◆ **SOURCE DATA**:
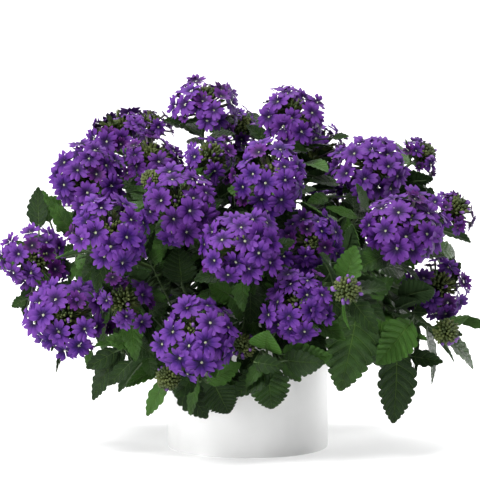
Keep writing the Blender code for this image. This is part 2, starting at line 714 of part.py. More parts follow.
def build_mix(where, cutters, finish):
    """The potting mix, a low mound with a plain hole for each stem."""
    reach = POT_RADIUS - POT_WALL - SEAT_GAP
    profile = (
        (0.0, MIX_TOP),
        (reach * 0.72, MIX_TOP),
        (reach, MIX_TOP - MIX_CROWN),
        (reach, POT_BASE + SEAT_GAP),
        (0.0, POT_BASE + SEAT_GAP),
    )
    mix = turned("potting_mix", profile, MIX_SIDES, where)
    mix.data.materials.append(finish)
    for branch in BRANCHES:
        turn = math.radians(branch.azimuth)
        bm = bmesh.new()
        bmesh.ops.create_cone(
            bm, cap_ends=True, segments=HOLE_SIDES, radius1=HOLE_RADIUS, radius2=HOLE_RADIUS,
            depth=2 * (STEM_ROOTED + SEAT_GAP),
        )
        hole = mesh_object("hole_" + branch.name, bm, cutters)
        hole.location = (branch.reach * math.cos(turn), branch.reach * math.sin(turn), MIX_TOP)
        hole.hide_render = True
        hole.display_type = "WIRE"
    cut = mix.modifiers.new("Stem holes", "BOOLEAN")
    cut.operation = "DIFFERENCE"
    cut.operand_type = "COLLECTION"
    cut.collection = cutters
    cut.solver = "EXACT"
    return mix


def stem_tube(stem, where):
    """A square tube along a stem, as verbena stems are, made a mesh with its caps welded."""
    curve = bpy.data.curves.new("tube", "CURVE")
    curve.dimensions = "3D"
    curve.bevel_depth = 1.0
    curve.bevel_resolution = 0
    curve.use_fill_caps = True
    spline = curve.splines.new("POLY")
    spline.points.add(len(stem.points) - 1)
    for knot, point, radius in zip(spline.points, stem.points, stem.radii):
        knot.co = (*point, 1.0)
        knot.radius = radius
    guide = bpy.data.objects.new("tube", curve)
    where.objects.link(guide)
    graph = bpy.context.evaluated_depsgraph_get()
    mesh = bpy.data.meshes.new_from_object(guide.evaluated_get(graph))
    bpy.data.objects.remove(guide)
    bm = bmesh.new()
    bm.from_mesh(mesh)
    bmesh.ops.remove_doubles(bm, verts=bm.verts, dist=WELD)
    return mesh_object("tube", bm, where)


def leaf_blade(leaf, where):
    """A toothed blade on its stalk: a strip moved onto its margins and given its thickness."""
    rows = blade_rows(leaf)
    bm = bmesh.new()
    bmesh.ops.create_grid(bm, x_segments=1, y_segments=len(rows) - 1, size=1.0)
    ordered = sorted(bm.verts, key=lambda v: (round(v.co.y, 5), v.co.x))
    for vert, point in zip(ordered, [p for row in rows for p in row]):
        vert.co = point
    bmesh.ops.remove_doubles(bm, verts=ordered[-2:], dist=WELD)
    bmesh.ops.triangulate(bm, faces=bm.faces)
    blade = mesh_object("blade", bm, where)
    shell = blade.modifiers.new("Thickness", "SOLIDIFY")
    shell.thickness = BLADE_THICKNESS
    shell.offset = 0.0
    apply_modifiers(blade)
    return blade


def build_buds(bloom, where):
    """The tuft of pointed buds in the middle of a head, a crown that closes over the stem's end."""
    count, lean, rise = BUDS[bloom.kind]
    bm = bmesh.new()
    bmesh.ops.create_cone(
        bm, cap_ends=True, segments=2 * count, radius1=BUD_FOOT, radius2=BUD_FOOT, depth=BUD_DEPTH,
    )
    bmesh.ops.poke(bm, faces=[face for face in bm.faces if face.normal.z > 0.9])
    for vert in bm.verts:
        if vert.co.z < 0:
            continue
        place = round(math.atan2(vert.co.y, vert.co.x) / math.pi * count)
        if vert.co.length > BUD_DEPTH and place % 2 == 0:
            vert.co = vert.co.xy.normalized().to_3d() * (BUD_FOOT + lean)
            vert.co.z = BUD_DEPTH / 2 + rise
        elif vert.co.xy.length < BUD_FOOT / 2:
            vert.co.z += rise * 0.5
    top = bloom.centre + bloom.axis * bloom.radius * SPIKE_TOP
    bmesh.ops.transform(bm, matrix=frame_at(top, bloom.axis), verts=bm.verts)
    mesh_object("buds", bm, where)


def build_branch(branch, plant, where, finish):
    """One leafy stem with its side shoots, leaves and buds as one body."""
    pieces = collection("pieces")
    stems = [stem for stem in plant.stems if stem.branch == branch.name]
    leader = stem_tube(stems[0], where)
    leader.name = branch.name
    for stem in stems[1:]:
        stem_tube(stem, pieces)
    for leaf in plant.leaves:
        if leaf.branch == branch.name:
            leaf_blade(leaf, pieces)
    for stem in stems:
        if plant.blooms[stem.head].kind in BUDS:
            build_buds(plant.blooms[stem.head], pieces)
    union_all(leader, pieces)
    leader.data.materials.clear()
    leader.data.materials.append(finish)
    return leader


def floret(radius, foot, limb, where):
    """A floret: a limb of five petals lofted to a throat, and a slim tube from there to its foot."""
    way = (limb - foot).normalized()
    length = (limb - foot).length
    bm = bmesh.new()
    bmesh.ops.create_circle(bm, cap_ends=True, cap_tris=True, segments=LIMB_POINTS, radius=radius)
    for vert in bm.verts:
        place = round(math.atan2(vert.co.y, vert.co.x) / (2 * math.pi) * LIMB_POINTS)
        if vert.co.length < radius / 2:
            vert.co.z = -radius * EYE_SUNK
        elif place % (LIMB_POINTS // PETALS) == 0:
            vert.co *= VALLEY
    rim = [edge for edge in bm.edges if edge.is_boundary]
    drop = min(radius * THROAT_DROP, length * 0.5)
    tube = bmesh.ops.create_cone(
        bm, cap_ends=False, segments=3, radius1=0.0, radius2=TUBE_RADIUS, depth=length - drop,
    )["verts"]
    bmesh.ops.translate(bm, verts=tube, vec=(0.0, 0.0, -drop - (length - drop) / 2))
    bmesh.ops.remove_doubles(bm, verts=tube, dist=WELD)
    throat = [edge for edge in bm.edges if edge.is_boundary and edge not in rim]
    bmesh.ops.bridge_loops(bm, edges=rim + throat)
    bmesh.ops.triangulate(bm, faces=bm.faces)
    bmesh.ops.recalc_face_normals(bm, faces=bm.faces)
    turn = Vector((0.0, 0.0, 1.0)).rotation_difference(way).to_matrix().to_4x4()
    bmesh.ops.transform(bm, matrix=Matrix.Translation(limb) @ turn, verts=bm.verts)
    return mesh_object("floret", bm, where)


def build_bloom(bloom, where, finish):
    """A head: florets in rings on a collar that fits round the top of the stem."""
    core_centre = bloom.centre - bloom.axis * bloom.radius * HEAD_CORE
    thick = bloom.radius * CORE_THICK
    core_radius = CORE_BORE + thick / 2
    bpy.ops.mesh.primitive_torus_add(
        major_segments=CORE_SIDES, minor_segments=3, major_radius=core_radius, minor_radius=thick,
    )
    head = bpy.context.object
    for other in list(head.users_collection):
        other.objects.unlink(head)
    where.objects.link(head)
    head.name = "bloom_" + bloom.key
    head.data.transform(frame_at(core_centre, bloom.axis))
    pieces = collection("pieces")
    first, second = square_to(bloom.axis)
    rings, share = RINGS[bloom.kind]
    for count, lean, start, reach in rings:
        tilt = math.radians(lean)
        for k in range(count):
            turn = math.radians(start) + 2 * math.pi * k / count
            out = first * math.cos(turn) + second * math.sin(turn)
            layered = bloom.radius * (reach + LIMB_LAYERS * ((2 * k) % count) / count)
            limb = bloom.centre + (bloom.axis * math.cos(tilt) + out * math.sin(tilt)) * layered
            floret(bloom.radius * share, core_centre + out * core_radius * 0.9, limb, pieces)
    union_all(head, pieces)
    head.data.materials.clear()
    head.data.materials.append(finish)
    return head


def main():
    clear_scene()
    parts = collection("verbena_in_pot")
    cutters = collection("cutters")
    leaf_green = material("leaf_green", GREEN, 0.5)
    violet = material("petal_violet", VIOLET, 0.6)
    build_pot(parts, material("white_glaze", WHITE, 0.35))
    build_mix(parts, cutters, material("potting_mix", SOIL, 0.95))
    plant = grow()
    for branch in BRANCHES:
        build_branch(branch, plant, parts, leaf_green)
    for bloom in plant.blooms.values():
        if bloom.kind in RINGS:
            build_bloom(bloom, parts, violet)


main()
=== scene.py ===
"""The looks of a verbena in full bloom in a plain white cylinder pot.

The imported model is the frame. The same growth rule that placed its heads, stems and large leaves
runs here again, so that each finer piece stands where the solid that it replaces is. Between them
grow many smaller leaves, each held clear of what is there. Metres, +Z up, the origin at the middle
of the pot's foot, and -Y towards the camera.
"""

import logging
import math
import random
from dataclasses import dataclass, field, replace
from enum import Enum
from typing import Callable, Iterator, Optional, Sequence

import bmesh
import bpy
import numpy as np
from bpy.types import Material, Mesh, Node, NodeSocket, NodeTree, Object
from mathutils import Matrix, Vector
from mathutils.bvhtree import BVHTree


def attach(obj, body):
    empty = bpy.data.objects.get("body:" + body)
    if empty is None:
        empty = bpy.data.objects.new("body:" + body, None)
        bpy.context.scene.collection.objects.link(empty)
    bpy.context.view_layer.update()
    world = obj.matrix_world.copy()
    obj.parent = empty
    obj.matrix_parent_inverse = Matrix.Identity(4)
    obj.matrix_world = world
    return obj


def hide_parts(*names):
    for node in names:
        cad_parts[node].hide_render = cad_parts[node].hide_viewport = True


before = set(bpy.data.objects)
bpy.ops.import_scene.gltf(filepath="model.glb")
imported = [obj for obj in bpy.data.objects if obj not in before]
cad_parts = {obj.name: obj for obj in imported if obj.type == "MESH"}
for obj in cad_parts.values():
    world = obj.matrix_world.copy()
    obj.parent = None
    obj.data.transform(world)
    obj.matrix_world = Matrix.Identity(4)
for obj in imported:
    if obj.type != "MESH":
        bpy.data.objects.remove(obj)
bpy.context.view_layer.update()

LOG = logging.getLogger("verbena")
BODY = "root"
UP = Vector((0.0, 0.0, 1.0))
Colour = tuple[float, float, float, float]
Shell = tuple[list[Vector], list[tuple[int, ...]]]
Route = tuple[list[Vector], list[float]]


class Kind(Enum):
    """How far open a flower head is, or that a shoot ends in buds or in leaves."""

    FULL = "full"
    OPEN = "open"
    MEDIUM = "medium"
    YOUNG = "young"
    BACK = "back"
    BUD = "bud"
    TIP = "tip"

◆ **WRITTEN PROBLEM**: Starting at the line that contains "plant = grow()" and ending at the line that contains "if empty is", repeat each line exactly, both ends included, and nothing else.

◆ **WRITTEN ANSWER**:
    plant = grow()
    for branch in BRANCHES:
        build_branch(branch, plant, parts, leaf_green)
    for bloom in plant.blooms.values():
        if bloom.kind in RINGS:
            build_bloom(bloom, parts, violet)


main()
=== scene.py ===
"""The looks of a verbena in full bloom in a plain white cylinder pot.

The imported model is the frame. The same growth rule that placed its heads, stems and large leaves
runs here again, so that each finer piece stands where the solid that it replaces is. Between them
grow many smaller leaves, each held clear of what is there. Metres, +Z up, the origin at the middle
of the pot's foot, and -Y towards the camera.
"""

import logging
import math
import random
from dataclasses import dataclass, field, replace
from enum import Enum
from typing import Callable, Iterator, Optional, Sequence

import bmesh
import bpy
import numpy as np
from bpy.types import Material, Mesh, Node, NodeSocket, NodeTree, Object
from mathutils import Matrix, Vector
from mathutils.bvhtree import BVHTree


def attach(obj, body):
    empty = bpy.data.objects.get("body:" + body)
    if empty is None:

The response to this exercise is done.